Au centre, le portrait est moins clair, selon le chercheur. Lorsque les perturbations (feux, épidémies, etc.) se succèdent rapidement, cela peut amener des accidents de régénération, créant des landes forestières. « Dans ces cas, certaines espèces d’arbres n’ont pas le temps d’avoir de graines pour recoloniser après. La forêt va alors s’ouvrir pour devenir une lande forestière. Celles-ci ne se referment pas. Ça demeure des forêts non productives », révèle M. Villeneuve. Selon le site de Carbone Boréal, une augmentation de ces zones a été constatée au cours des 50 dernières années.

Possibilité forestière

Sur le long terme, la répétition de plusieurs années comme celle de 2023 pourrait mener à des réductions de la possibilité forestière. Cette dernière correspond, pour une unité d’aménagement donnée, au volume maximum des récoltes annuelles de bois par essence ou groupe d’essences que l’on peut prélever tout en assurant le renouvellement et l’évolution de la forêt. Le calcul s’effectue sur 150 ans.
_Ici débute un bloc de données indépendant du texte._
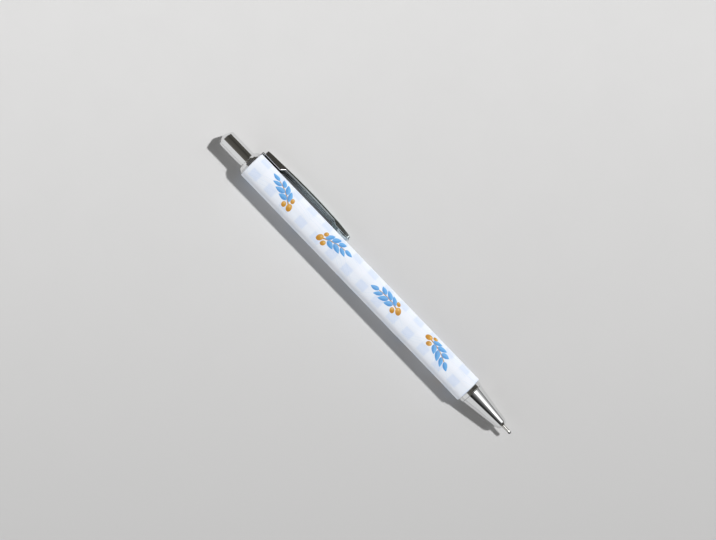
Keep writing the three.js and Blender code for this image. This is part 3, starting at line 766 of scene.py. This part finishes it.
# painted reflection: 0 up to 22.4 mm along the pen and 1 from 34 mm, where a blue-green cast is painted in for the pale
# blue barrel
barrel_reflection_tint = clip.data.attributes.new("barrel_reflection_tint", "FLOAT", "POINT")
ca, sa = math.cos(CLIP_ANGLE), math.sin(CLIP_ANGLE)
for k, v in enumerate(clip.data.vertices):
    y, z = v.co.y / MM, v.co.z / MM - AXIS_Z
    painted_shade_at.data[k].value = shaded_hollow(v.co.x / MM + HALF, y * ca + z * sa, z * ca - y * sa)
    barrel_reflection_tint.data[k].value = float(np.interp(v.co.x / MM + HALF, [22.4, 34.0], [0.0, 1.0]))
finish_piece(clip, "clip_chrome", None, ["clip", "clip_ring"])
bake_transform(clip)


# ------------------------------------------------------------------ push button
button = lathe(
    "push_button",
    [
        (0.0, 0.0), (0.0, 0.6, 0.45), (1.18, 2.89, 0.35), (1.5, 3.12, 0.3), (17.5, 3.12, 0.12), (17.5, 2.6, 0.1),
        (2.6, 2.6, 0.1), (2.2, 2.3, 0.2), (2.2, 0.0),
    ],
    seg=144, closed=False,
)
finish_piece(button, "chrome", "button", ["button_shell"])


# ------------------------------------------------------------------ nose
nose_ring = lathe(
    "nose_trim_ring",
    [(119.45, 3.68, 0.05), (120.95, 3.68, 0.05), (120.95, 4.41, 0.13), (119.45, 4.43, 0.13)],
    seg=160,
)
finish_piece(nose_ring, "chrome", "nose_carrier", ["nose_ring"])

outer_line = rounded(
    [
        (118.9, 3.3), (119.35, 3.42, 0.1), (121.05, 3.42, 0.03), (121.05, 4.15, 0.09), (135.35, 2.0, 0.9), (136.35, 1.35, 0.42),
        (136.35, 0.82, 0.08), (135.5, 0.82), (135.2, 1.3), (130.5, 1.3), (130.5, 2.2), (128.5, 2.35), (113.8, 2.35, 0.05),
        (113.8, 3.0, 0.1), (114.1, 3.3, 0.1), (115.0, 3.3),
    ],
    False, 8,
)
spigot = [(115.0 + 0.05 * k, 3.3) for k in range(79)]


def spigot_radius(p, r, a):
    return r + (0.25 * thread(p, a, 115.15, 118.65, 0.25) if abs(r - 3.3) < 1e-6 and 115.0 <= p <= 118.9 else 0.0)


nose_line = outer_line[:-1] + spigot
nose_line = [pt for k, pt in enumerate(nose_line) if k == 0 or math.dist(pt, nose_line[k - 1]) > 1e-4]
if math.dist(nose_line[0], nose_line[-1]) < 1e-4:
    nose_line.pop()
nose = new_object("nose_cone_shell", *lathe_parts(nose_line, 144, True, spigot_radius), sharp=40)
finish_piece(nose, "chrome", "nose", ["nose_cone"])


# ------------------------------------------------------------------ refill
BALL_AT = 139.5
refill_tube = lathe("ink_tube", [(33.0, 1.1, 0.05), (110.9, 1.1, 0.05), (110.9, 1.5, 0.08), (33.0, 1.5, 0.1)], seg=64)
finish_piece(refill_tube, "refill_plastic", "refill", ["refill_tube"])
ink = lathe("ink_fill", [(48.0, 0.0), (48.3, 0.7, 0.2), (48.15, 1.04, 0.05), (106.6, 1.04, 0.05), (106.6, 0.0)], seg=48, closed=False)
finish_piece(ink, "ink", "refill", ["ink_column"])
adaptor = lathe(
    "point_adaptor",
    [
        (106.9, 0.45, 0.05), (106.9, 0.95, 0.05), (107.2, 1.05, 0.1), (110.95, 1.05, 0.04), (110.95, 2.0, 0.12), (112.15, 2.0, 0.15),
        (112.2, 1.5, 0.06), (117.4, 1.4, 0.3), (118.0, 1.3, 0.1), (118.0, 0.85, 0.04), (113.0, 0.85, 0.04), (113.0, 0.45, 0.03),
    ],
    seg=72,
)
finish_piece(adaptor, "refill_plastic", "refill", ["refill_adaptor"])
point = lathe(
    "metal_point",
    [
        (113.1, 0.4, 0.03), (113.1, 0.8, 0.05), (118.05, 0.8, 0.04), (118.05, 1.15, 0.08), (133.1, 1.15, 0.3), (134.55, 0.64, 0.2),
        (139.0, 0.585, 0.3), (139.62, 0.545, 0.1), (139.8, 0.50, 0.03), (139.8, 0.47, 0.01), (139.6, 0.53, 0.03), (139.15, 0.53, 0.05), (138.98, 0.4, 0.03),
    ],
    seg=96,
)
ink_at = point.data.attributes.new("ink", "FLOAT", "POINT")
for k, v in enumerate(point.data.vertices):
    ink_at.data[k].value = float(np.interp(v.co.x / MM + HALF, [138.9, 139.3], [0.0, 1.0]))
finish_piece(point, "point_metal", "refill", ["refill_point"])

ball_line = [(BALL_AT - 0.5 * math.cos(math.pi * k / 40), 0.5 * math.sin(math.pi * k / 40)) for k in range(41)]
ball_line[0], ball_line[-1] = (BALL_AT - 0.5, 0.0), (BALL_AT + 0.5, 0.0)
ball = new_object("tip_ball", *lathe_parts(ball_line, 56, False))
finish_piece(ball, "ball_carbide", "ball", ["writing_ball"])


def coil():
    """The return spring: round wire, with closed and ground-looking end turns."""
    turns, per, around, wire, mean = 12, 40, 12, 0.2, 1.8
    start, end = 112.45, 130.25
    closed_turns, rise = 1.4 / turns, 0.055
    verts, faces, rings = [], [], []
    total = turns * per
    for i in range(total + 1):
        f = i / total
        a = 2 * math.pi * turns * f
        if f < closed_turns:
            s = rise * f / closed_turns
        elif f > 1 - closed_turns:
            s = 1 - rise * (1 - f) / closed_turns
        else:
            s = rise + (1 - 2 * rise) * (f - closed_turns) / (1 - 2 * closed_turns)
        p = start + (end - start) * s
        taper = min(1.0, 0.35 + i / 10, 0.35 + (total - i) / 10)
        ring = []
        for k in range(around):
            b = 2 * math.pi * k / around
            r = mean + wire * taper * math.cos(b)
            ring.append(len(verts))
            verts.append(place(p + wire * taper * math.sin(b), r * math.cos(a), r * math.sin(a)))
        rings.append(ring)
    for a, b in zip(rings, rings[1:]):
        for k in range(around):
            m = (k + 1) % around
            faces.append((a[k], a[m], b[m], b[k]))
    faces.append(tuple(rings[0]))
    faces.append(tuple(rings[-1][::-1]))
    return verts, faces


spring = new_object("coil_spring", *coil())
finish_piece(spring, "spring_steel", None, ["return_spring"])
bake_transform(spring)

# the moulded pieces of the click mechanism keep their CAD shape
for node, slot in (("cam_guide", "guide_acetal"), ("button_core", "guide_acetal"), ("cam_rotor", "cam_acetal")):
    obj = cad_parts[node]
    obj.data.materials.clear()
    obj.data.materials.append(MATS[slot])
    obj.data.shade_smooth()
    obj.data.set_sharp_from_angle(angle=math.radians(30))


# ------------------------------------------------------------------ floor
floor_mesh = bpy.data.meshes.new("floor")
size = 4.0
floor_mesh.from_pydata([(-size, -size, -2e-5), (size, -size, -2e-5), (size, size, -2e-5), (-size, size, -2e-5)], [], [(0, 1, 2, 3)])
floor = bpy.data.objects.new("floor", floor_mesh)
scene.collection.objects.link(floor)
mat, n, s = material("floor_card")
where, x, y, z = n.place()
mottle = n.noise(where, 55.0, 5.0, 0.6)
speck = n.noise(where, 900.0, 2.0)
# painted light fall-off: the surface's colour grows darker towards the lower edge of the camera's frame
along = n.math("ADD", n.math("MULTIPLY", x, UP.x), n.math("MULTIPLY", y, UP.y))
painted_light_falloff = n.smooth(along, -0.195, 0.205)
base = n.mix(painted_light_falloff, (0.463, 0.463, 0.466, 1.0), (0.745, 0.745, 0.75, 1.0))
base = n.mix(n.linear(mottle, 0.3, 0.7, 0.0, 0.07), base, (0.50, 0.50, 0.505, 1.0))
n.link(base, s.inputs["Base Color"])
n.link(n.linear(speck, 0.3, 0.7, 0.7, 0.85), s.inputs["Roughness"])
s.inputs["Specular IOR Level"].default_value = 0.2
n.link(n.bump(speck, 0.00004, 0.15), s.inputs["Normal"])
floor_mesh.materials.append(mat)


# ------------------------------------------------------------------ light
sun_data = bpy.data.lights.new("key", "SUN")
sun_data.energy = 3.14
sun_data.angle = math.radians(3.5)
sun_data.color = (1.0, 0.995, 0.985)
sun = bpy.data.objects.new("key", sun_data)
toward = Vector((0.36, 0.675, 1.0)).normalized()
sun.rotation_mode = "QUATERNION"
sun.rotation_quaternion = toward.to_track_quat("Z", "Y")
scene.collection.objects.link(sun)

# a weak fill from low on the -Y side, which the chrome does not mirror
fill_data = bpy.data.lights.new("fill", "SUN")
fill_data.energy = 1.60
fill_data.color = (1.0, 0.99, 0.975)
fill_data.angle = math.radians(4.0)
fill = bpy.data.objects.new("fill", fill_data)
fill.rotation_mode = "QUATERNION"
fill.rotation_quaternion = Vector((0.0, -1.0, 0.01)).normalized().to_track_quat("Z", "Y")
fill.visible_glossy = False
scene.collection.objects.link(fill)

world = bpy.data.worlds.new("studio")
scene.world = world
world.use_nodes = True
n = Nodes(world.node_tree)
coord = n.add("ShaderNodeTexCoord")
split = n.add("ShaderNodeSeparateXYZ")
world.node_tree.links.new(coord.outputs["Generated"], split.inputs[0])
dx, dy, dz = split.outputs
side = n.math("ABSOLUTE", dx)
up = n.math("ARCTAN2", dy, dz)


def by_height(stops, tint):
    """A brightness that depends on the angle from overhead towards +Y, from stops of (degrees, brightness)."""
    ramp = n.add("ShaderNodeValToRGB")
    low, high = stops[0][0], stops[-1][0]
    while len(ramp.color_ramp.elements) > 1:
        ramp.color_ramp.elements.remove(ramp.color_ramp.elements[0])
    for k, (deg, level) in enumerate(stops):
        at = (deg - low) / (high - low)
        stop = ramp.color_ramp.elements[0] if k == 0 else ramp.color_ramp.elements.new(at)
        stop.position = at
        stop.color = tuple(level * v for v in tint) + (1.0,)
    n.link(n.linear(up, math.radians(low), math.radians(high)), ramp.inputs[0])
    return ramp.outputs[0]


# a light wall and ceiling on the -Y side of a slanting edge, and a dark room on the other side
edge = n.math("ADD", n.math("ADD", dy, n.math("MULTIPLY", dz, 0.535)), n.math("ADD", n.math("MULTIPLY", dx, 0.061), n.math("MULTIPLY", side, 0.261)))
light_side = n.smooth(edge, -0.02, 0.02, 1.0, 0.0)
dim = by_height([(-40, 0.12), (-19, 0.12), (-6, 0.085), (10, 0.085), (24, 0.075), (38, 0.048), (59, 0.07), (76, 0.085), (84, 0.10), (88, 0.14), (90, 0.3)], (1.06, 1.0, 0.88))
# towards +X the dark room brightens up to a soft box, with a wall below it
bright = by_height([(-40, 0.02), (-18, 0.022), (-7.5, 0.063), (3, 0.14), (13.6, 0.25), (19.5, 0.36), (24.5, 1.2), (54, 1.2), (60, 0.44), (75, 0.41), (79, 0.18), (84, 0.16), (88, 0.3), (90, 0.4)], (1.0, 1.0, 1.0))
ahead = n.math("MULTIPLY", n.smooth(dx, 0.14, 0.20), n.smooth(dx, 0.50, 0.58, 1.0, 0.0))
room = n.mix(ahead, dim, bright)
room = n.mix(light_side, room, n.mix(n.smooth(dx, 0.0, 0.2), (0.765, 0.77, 0.77, 1.0), (0.705, 0.71, 0.71, 1.0)))
# the two ends of the room, which the chrome doesn't mirror
ends = n.smooth(side, 0.60, 0.68)
room = n.mix(n.math("MULTIPLY", ends, n.smooth(dz, 0.40, 0.50)), room, (0.105, 0.105, 0.107, 1.0))
below = n.smooth(dz, -0.02, 0.0, 1.0, 0.0)
room = n.mix(below, room, (0.55, 0.55, 0.555, 1.0))
studio = n.add("ShaderNodeBackground")
n.link(room, studio.inputs["Color"])
studio.inputs["Strength"].default_value = 1.0
plain = n.add("ShaderNodeBackground")
plain.inputs["Color"].default_value = (0.62, 0.62, 0.63, 1.0)
path = n.add("ShaderNodeLightPath")
mixer = n.add("ShaderNodeMixShader")
world.node_tree.links.new(path.outputs["Is Camera Ray"], mixer.inputs[0])
world.node_tree.links.new(studio.outputs[0], mixer.inputs[1])
world.node_tree.links.new(plain.outputs[0], mixer.inputs[2])
out = n.add("ShaderNodeOutputWorld")
world.node_tree.links.new(mixer.outputs[0], out.inputs["Surface"])

scene.view_settings.view_transform = "Standard"
scene.view_settings.look = "None"

bpy.context.view_layer.update()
Les incendies ont plusieurs effets sur ces possibilités forestières. Ils peuvent entraîner la diminution de la superficie admissible à la récolte à certaines périodes de l’horizon de calcul ou réduire la superficie des peuplements productifs s’ils entraînent des échecs de régénération. « Les forêts brûlées, en se régénérant naturellement, vont prendre 50 à 80 ans avant d’être prêtes à couper », fait remarquer Claude Villeneuve.
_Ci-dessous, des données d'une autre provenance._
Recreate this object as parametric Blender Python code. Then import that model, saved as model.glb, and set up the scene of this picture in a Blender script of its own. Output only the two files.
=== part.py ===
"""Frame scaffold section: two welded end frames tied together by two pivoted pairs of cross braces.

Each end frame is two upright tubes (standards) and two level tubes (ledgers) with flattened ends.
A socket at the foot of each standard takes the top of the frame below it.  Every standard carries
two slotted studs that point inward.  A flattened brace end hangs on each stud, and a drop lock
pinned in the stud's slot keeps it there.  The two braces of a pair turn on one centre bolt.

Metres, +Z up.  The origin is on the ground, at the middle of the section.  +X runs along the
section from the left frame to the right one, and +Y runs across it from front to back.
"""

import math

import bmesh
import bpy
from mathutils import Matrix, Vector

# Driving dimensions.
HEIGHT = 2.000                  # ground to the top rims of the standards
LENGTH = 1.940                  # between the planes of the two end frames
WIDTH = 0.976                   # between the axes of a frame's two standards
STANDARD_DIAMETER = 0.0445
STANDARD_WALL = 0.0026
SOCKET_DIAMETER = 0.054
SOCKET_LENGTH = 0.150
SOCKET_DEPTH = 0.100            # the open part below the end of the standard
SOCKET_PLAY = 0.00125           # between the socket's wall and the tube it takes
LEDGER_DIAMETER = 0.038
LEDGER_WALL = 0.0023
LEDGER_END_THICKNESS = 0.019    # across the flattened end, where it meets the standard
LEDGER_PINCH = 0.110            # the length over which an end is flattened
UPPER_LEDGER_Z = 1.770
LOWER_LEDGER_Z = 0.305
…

Il ne faut pas oublier que d’autres perturbations peuvent se joindre aux feux de forêt. On peut penser, par exemple, aux épidémies comme celle de la tordeuse des bourgeons de l’épinette ou aux épisodes de chablis, plus localisés. En 2023, ce sont 2 % de la superficie destinée à l’aménagement forestier qui ont été affectés par les brasiers.

C’est pourquoi, afin d’assurer la pérennité de la forêt, le Forestier en chef, Louis Pelletier, a recommandé une révision à la baisse de la possibilité forestière dans les unités d’aménagement dont plus de 5 % de la superficie a été affectée par les feux de 2023. Pour les autres, l’impact sera pris en compte lors du prochain calcul, en 2026. « Le portrait forestier change quand il y a une perturbation naturelle et il faut en tenir compte. L’objectif, c’est d’assurer la pérennité de la ressource », conclut-il.